The ISDH dashboard is updated every 24 hours, so, without manually recording each day’s data, it would be impossible to determine how much the corrected total is in disparity with the numbers that were actually reported that day.
However, CBS4 News has recorded that data on a daily basis for more than two months.
Another statistical disparity in Marion County’s testing numbers was discovered in April.
Over the course of four days, (April 14th, 20th, 22nd and 28th) ISDH reported Marion County recorded negative testing statistics, that is, the day after reported fewer total tests than were claimed the day before.
During those four days, according to ISDH, 1429 Marion County tests disappeared off the books.
At the time, the Marion County Public Health Department attributed those missing tests to paperwork mistakes or residents from surrounding county’s driving to Indianapolis to be tested.
Now, the updated ISDH dashboard reports that on those dates, a total of 2619 tests were conducted and added to the overall tally.
“You identified an issue that appeared to have corrected itself, which is an example, I think, of the system working to address the issues,” said Dr. Shaun Grannis of the Regenstrief Institute. “Everyone involved in this is doing the best work possible. If there are discrepancies or issues that need to be improved, we are working on it.”
Earlier this week, after repeated CBS4 News inquiries regarding the various data disconnects, Dr. Gibson, in an email response, reported, “Since your first message, we have been talking with people at Regenstrief and the state to identify and resolve this discrepancy. We expect this to be resolved this week. We do not know which statistic is correct – the one on the ISDH website, or the one on the Regenstrief dashboard. But the folks involved are all interested and engaged in resolving this – they recognize the importance of this data.”
Repeatedly, Governor Eric Holcomb and Mayor Hogsett have said they are relying on data and science to determine the most responsible path to slow walking the state and local economies back to life after the coronavirus shutdown, and alongside the governor at his virtual briefings form the Statehouse, State Health Director Dr. Kristina Box typically leads off her presentation with a recounting of the latest ISDH coronavirus statistics which are then roundly reported in the media.
Other states, including Georgia and Florida, have experienced data missteps or allegations of downplaying coronavirus infection numbers while attempting to justify the reopening of their economies.

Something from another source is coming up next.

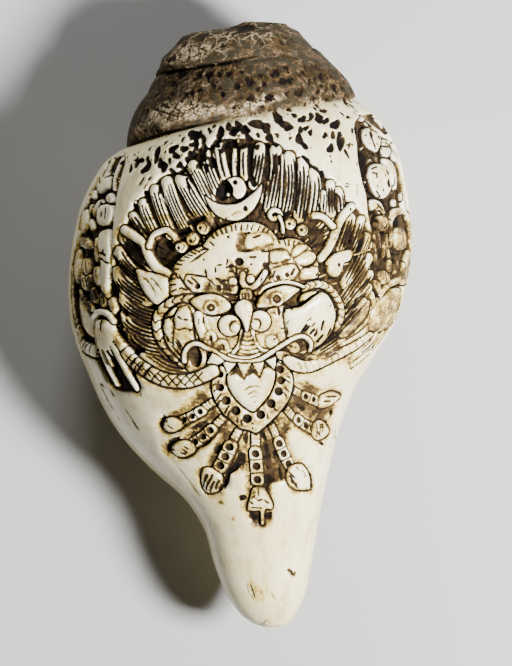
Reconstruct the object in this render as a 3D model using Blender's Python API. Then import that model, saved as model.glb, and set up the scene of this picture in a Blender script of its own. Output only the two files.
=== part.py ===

CBS4 News could find no evidence of intentional misreporting of either the state or Marion County data even though the system to record and report such statistics has lagged at times, indicating it may be several days or weeks before we know how pervasive the community infection of COVID-19 is today.
“We can only analyze the data that we receive and we do have a back loading, we have some lag on that information,” said Dr. Grannis. “You can actually see when there is a back loading of tests. They actually attributed those tests, those cases, to those previous days in the same way that they do with deaths. Today if you look at the testing you will see the new tests loaded onto the graph in a backfilled sort of circumstance.”
Dr. Grannis said multiple agencies are attempting to gather and publish accurate coronavirus data from across 92 Indiana counties to chart the state’s progress in battling back the disease that’s so far taken 1764 Hoosier lives, 518 of them in Marion County.
“All the trends continue on a downward trajectory,” he said. “We’re optimistic about what we’re seeing in the number of hospitalizations, in terms of the number of hospital emergency room visits, in terms of the test positive rate. All of the information suggests we continue to head in the right direction and continue to titrate that curve or throttle that curve.”